Campus & Community

Making connections: A special evening for Harvard faculty

5 min read

“The arts are something we all care deeply about, whether we are artists ourselves, whether we are social scientists, or whether we are scientists,” Senior Vice Provost Judith Singer told an audience of about 120 Harvard faculty of all stripes and ranks gathered at the Arthur M. Sackler Museum.

It was one of those rare Harvard events that bring together faculty from across the University.

“Making Connections: A Special Evening for Harvard Faculty” was sponsored by Singer’s office Nov. 18 to give junior faculty an opportunity “to get to know and feel part of this community,” as she put it. It was also an opportunity for selected faculty members from several different disciplines to talk about individual works in the Harvard Art collections and what they mean to them.

In addition, the evening was an occasion for the curators of the Harvard Art Museum to remind their guests that although a major renovation is under way, the museum is not closed but still very much available as a resource for the entire University community.

“We very much want to build bridges across the University,” said Singer, whose full title is senior vice provost for faculty development and diversity and James Bryant Conant Professor of Education. “We decided in the provost’s office that there were too few opportunities for faculty across the University to get together for activity that they would find intellectually stimulating and also just engaging at a personal level. … I’m pleased to say we have representation from every faculty at Harvard University.”

As Lori Gross, associate provost for arts and culture, explained, the provost’s office asked half a dozen faculty members “to pick out one piece of art that they feel particularly engaged with, and start a conversation about it.”

The first presentation was by Hans Tutschku, professor of music. When asked to be one of the evening’s presenters, he knew exactly which work he would talk about: László Moholy-Nagy’s “Light Prop for an Electric Stage (Light-Space Modulator).” Moholy-Nagy was one of the leading figures of the Bauhaus movement, which was based in Tutschku’s hometown of Weimar, Germany. Created in 1930, “Light Prop” was one of the earliest kinetic sculptures. Tutschku first encountered the work in photographs as a 21-year-old, and was so captivated by it that he wrote a piece of electroacoustic music about it. “It’s the quintessence of his ideas about space, light … and the industrialization of art.”

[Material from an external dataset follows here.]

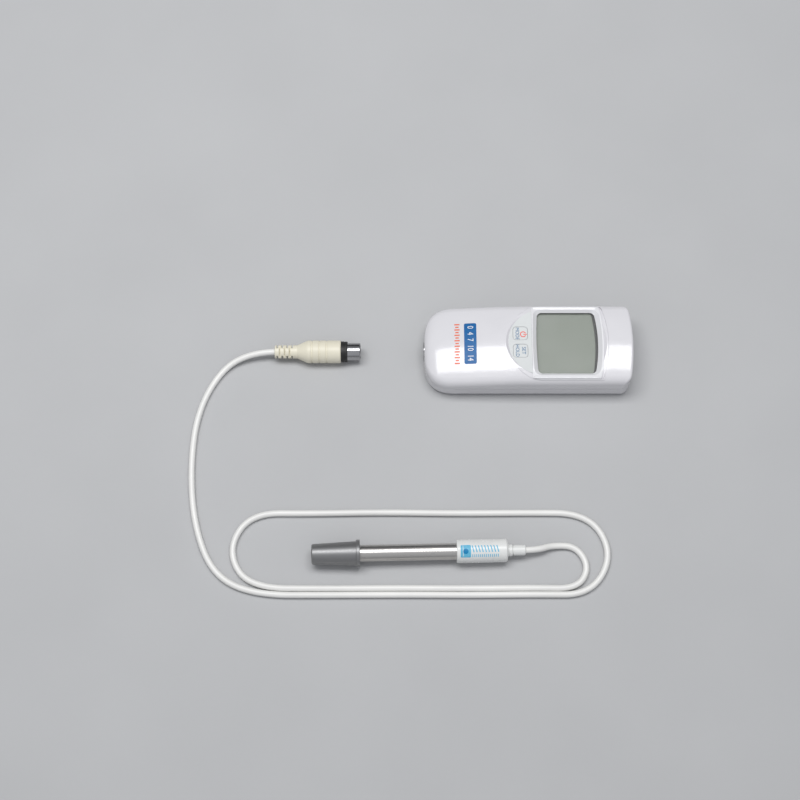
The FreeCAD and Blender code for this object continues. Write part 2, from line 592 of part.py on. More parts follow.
holes = [rod("pin_hole_%d" % i, ("-75", "%.6f" % y, "sheet.axis_high + %.6f" % z), "sheet.pin_hole", "6.6")
         for i, (y, z) in enumerate(ring_points(D("pin_ring")))]
blind = [rod("blind_hole_%d" % i, ("-69", "%.6f" % y, "sheet.axis_high + %.6f" % z), "0.62", "2")
         for i, (y, z) in enumerate(ring_points(D("pin_ring")))]
tails = [rod("tail_hole_%d" % i, ("-68", "%.6f" % y, "sheet.axis_high + %.6f" % z), "0.62", "7")
         for i, (y, z) in enumerate(ring_points(D("pin_ring")))]
keep(cut("socket_insert_cut", insert, joined("Part::MultiFuse", "insert_holes", holes + blind)), "socket_insert")
keep(cut("socket_base_cut", socket_back, joined("Part::MultiFuse", "base_holes", tails)), "socket_base")
contacts = [Part.makeCylinder(0.6, 7.2, V(-68.4, y, axis_z + z), V(1, 0, 0)) for y, z in ring_points(D("pin_ring"))]
keep(feature("contacts", Part.makeCompound(contacts)), "socket_contacts")

# ---------------------------------------------------------------------------
# Plug, lying in line with the socket
# ---------------------------------------------------------------------------
front_x = D("plug_front")
shell_x = front_x - D("plug_shell_len")
ring_x = shell_x - D("plug_ring_len")
grip_x = ring_x - D("plug_grip_len")
cone_x = grip_x - D("plug_cone_len")
tail_x = cone_x - D("relief_len")


def on_axis(x):
    return FreeCAD.Placement(V(x, 0, axis_z), along)


shell_len = "sheet.plug_shell_len"
bore = "(sheet.shell_radius - sheet.shell_wall)"
plug_shell = turned("plug_shell_blank", [
    ("0", bore), ("0", "sheet.shell_radius"), (shell_len + " - 0.4", "sheet.shell_radius"),
    (shell_len, "sheet.shell_radius - 0.3"), (shell_len, bore)], on_axis(shell_x))
key_slot = box("key_slot", ("%.4f - 5" % front_x, "-1.1", "sheet.axis_high - sheet.shell_radius - 1"),
               ("6", "2.2", "sheet.shell_wall + 1.2"))
keep(cut("plug_shell_cut", plug_shell, key_slot), "plug_shell")
base = turned("plug_base_blank", [
    ("0", "0"), ("0", bore + " - 0.02"), ("2.3", bore + " - 0.02"), ("2.3", "0")], on_axis(shell_x))
pin_seats = joined("Part::MultiFuse", "pin_seats", [
    rod("pin_seat_%d" % i, ("%.4f - 1" % shell_x, "%.6f" % y, "sheet.axis_high + %.6f" % z),
        "sheet.pin_radius + 0.01", "6") for i, (y, z) in enumerate(ring_points(D("pin_ring")))])
keep(cut("plug_base_cut", base, pin_seats), "plug_insulator")
pins = [Part.makeCylinder(D("pin_radius"), 7.6, V(shell_x + 0.2, y, axis_z + z), V(1, 0, 0))
        for y, z in ring_points(D("pin_ring"))]
keep(feature("pins", Part.makeCompound(pins)), "plug_pins")
keep(turned("plug_ring", [
    ("0", "0"), ("0", "sheet.plug_ring_radius"), ("sheet.plug_ring_len * 0.46", "sheet.plug_ring_radius"),
    ("sheet.plug_ring_len * 0.46", "sheet.plug_ring_radius - 0.5"),
    ("sheet.plug_ring_len * 0.54", "sheet.plug_ring_radius - 0.5"),
    ("sheet.plug_ring_len * 0.54", "sheet.plug_ring_radius - 0.15"),
    ("sheet.plug_ring_len - 0.5", "sheet.plug_ring_radius - 0.15"),
    ("sheet.plug_ring_len", "sheet.plug_ring_radius - 0.6"), ("sheet.plug_ring_len", "0")],
    on_axis(ring_x)), "plug_ring")

# moulded grip with three shallow grooves, then a cone and a slotted relief
x_cone = "sheet.relief_len"
x_grip = "(sheet.relief_len + sheet.plug_cone_len)"
x_end = "(sheet.relief_len + sheet.plug_cone_len + sheet.plug_grip_len)"
grip_r = "sheet.plug_grip_radius"
grip_profile = [("0", "0"), ("0", "sheet.relief_radius - 0.5"), ("0.5", "sheet.relief_radius"),
                (x_cone, "sheet.relief_radius"), (x_grip + " - 0.8", grip_r + " - 0.5"),
                (x_grip + " + 0.6", grip_r)]
for start in (2.9, 8.4, 13.9):
    grip_profile += [(x_grip + " + %.1f" % start, grip_r), (x_grip + " + %.1f" % (start + 0.25), grip_r + " - 0.45"),
                     (x_grip + " + %.1f" % (start + 1.0), grip_r + " - 0.45"),
                     (x_grip + " + %.1f" % (start + 1.25), grip_r)]
grip_profile += [(x_end + " - 0.6", grip_r), (x_end, grip_r + " - 0.5"), (x_end, "0")]
moulding = turned("plug_moulding_blank", grip_profile, on_axis(tail_x))
slots = []


def relief_slot(offset, angle):
    """A slot across the relief, offset from the tail, on the side that angle points to, about the axis."""
    wide = D("relief_slot")
    blade = Part.makeBox(wide, 9.0, 4.0, V(-wide / 2, -4.5, D("relief_core")))
    blade.Placement = on_axis(tail_x + offset).multiply(
        FreeCAD.Placement(V(0, 0, 0), FreeCAD.Rotation(V(1, 0, 0), angle)))
    slots.append(feature("relief_slot_%d" % len(slots), blade))


for i in range(4):
    beside = D("relief_first") + (i - 0.5) * D("relief_pitch")
    relief_slot(beside, D("relief_turn") + 90.0)
    relief_slot(beside, D("relief_turn") - 90.0)
    if i < 3:
        across = D("relief_first") + i * D("relief_pitch")
        relief_slot(across, D("relief_turn"))
        relief_slot(across, D("relief_turn") + 180.0)
relief_slots = joined("Part::MultiFuse", "relief_slots", slots)
keep(cut("plug_moulding_cut", moulding, relief_slots), "plug_grip")

# ---------------------------------------------------------------------------
# Electrode: everything shares one tilted axis, because it rests on the cap's
# flange at one end and on the handle at the other.
# ---------------------------------------------------------------------------
half_handle = (D("handle_right") - D("handle_left")) / 2
turn = FreeCAD.Rotation(V(0, 0, 1), D("electrode_turn"))
pivot = V(D("handle_right") - half_handle, D("electrode_y"), D("handle_radius"))
pivot = pivot + turn.multVec(V(half_handle, 0, 0))
flange_mid = D("cap_mouth") - D("flange_thick") / 2
tilt = math.asin((D("flange_radius") - D("handle_radius")) / (D("handle_right") - flange_mid))
lean = turn.multiply(FreeCAD.Rotation(V(0, 1, 0), math.degrees(tilt)))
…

Tutschku composed his musical piece “out of the imagination,” he said, without ever having seen the sculpture in motion. But in honor of the occasion, the kinetic sculpture was turned on as Tutschku’s piece was played in the gallery. Carefully placed spotlights on the floor helped the sculpture project ever-changing patterns of light and shadow onto an expanse of white gallery wall between canvases by Charles Sheeler and Georgia O’Keeffe. (At a couple of points, however, the sculpture, which doesn’t often get to “perform,” required some judicious coaxing from Peter Nisbet, Daimler-Benz Curator of the Busch-Reisinger Museum, to keep it moving smoothly. He worked on it discreetly with some highly specialized tools he pulled out of his pockets, one of which appeared to be a Roosevelt dime.)

The five presentations after Tutschko’s ran more or less simultaneously. Joseph Koerner, professor of history of art and architecture, held forth on Max Beckmann’s “Self-Portrait in Tuxedo” (1927), just adjacent in the gallery to the Moholy-Nagy piece. Hashim Sarkis, Aga Khan Professor of Landscape Architecture and Urbanism in Muslim Societies, talked about Allan McCollum’s “Collection of Ten Plaster Surrogates” (1982-91). Margaret Livingstone, professor of neurobiology, spoke about some Buddhist reliefs, and Laurel Ulrich, 300th Anniversary University Professor, talked about a Native American bow in the University collection.

And all the way up on the fourth floor, Kathleen McCartney, dean of the Faculty of Education and the Gerald S. Lesser Professor in Early Childhood Development at the Harvard Graduate School of Education, spoke about “Madonna and Child” (c. 1901), an early Blue Period canvas by Pablo Picasso. It’s understood to be a portrait of one of the prostitutes with venereal disease whom Picasso saw in the Saint-Lazare prison-hospital in Paris. But as McCartney noted, “If you look at it, it’s very Madonna-like, isn’t it?” The veiled woman holds her child, who looks knowingly out at the viewer. The contrast between the sacred and profane, the Madonna and the prostitute, is key to the painting, she suggested. Another contrast: “The feet are grotesque but the face is beautiful.”

A third contrast, “the one that interests me the most as a developmental psychologist,” McCartney said, “is the comparison between the mother’s face and the child’s. The mother is serene … but the principal gaze is that of the child — he’s skeptical, as if he were asking, ‘What are you doing here?’”

The Fogg is closed for a major renovation designed by international superstar architect Renzo Piano, due to be completed in 2013. It will unite all three of Harvard’s art museums — the Fogg, the Busch-Reisinger, and the Sackler — in one facility.

But meanwhile, a selection of works from the University’s collections is on long-term view at the Sackler as an exhibition called “Re-View.”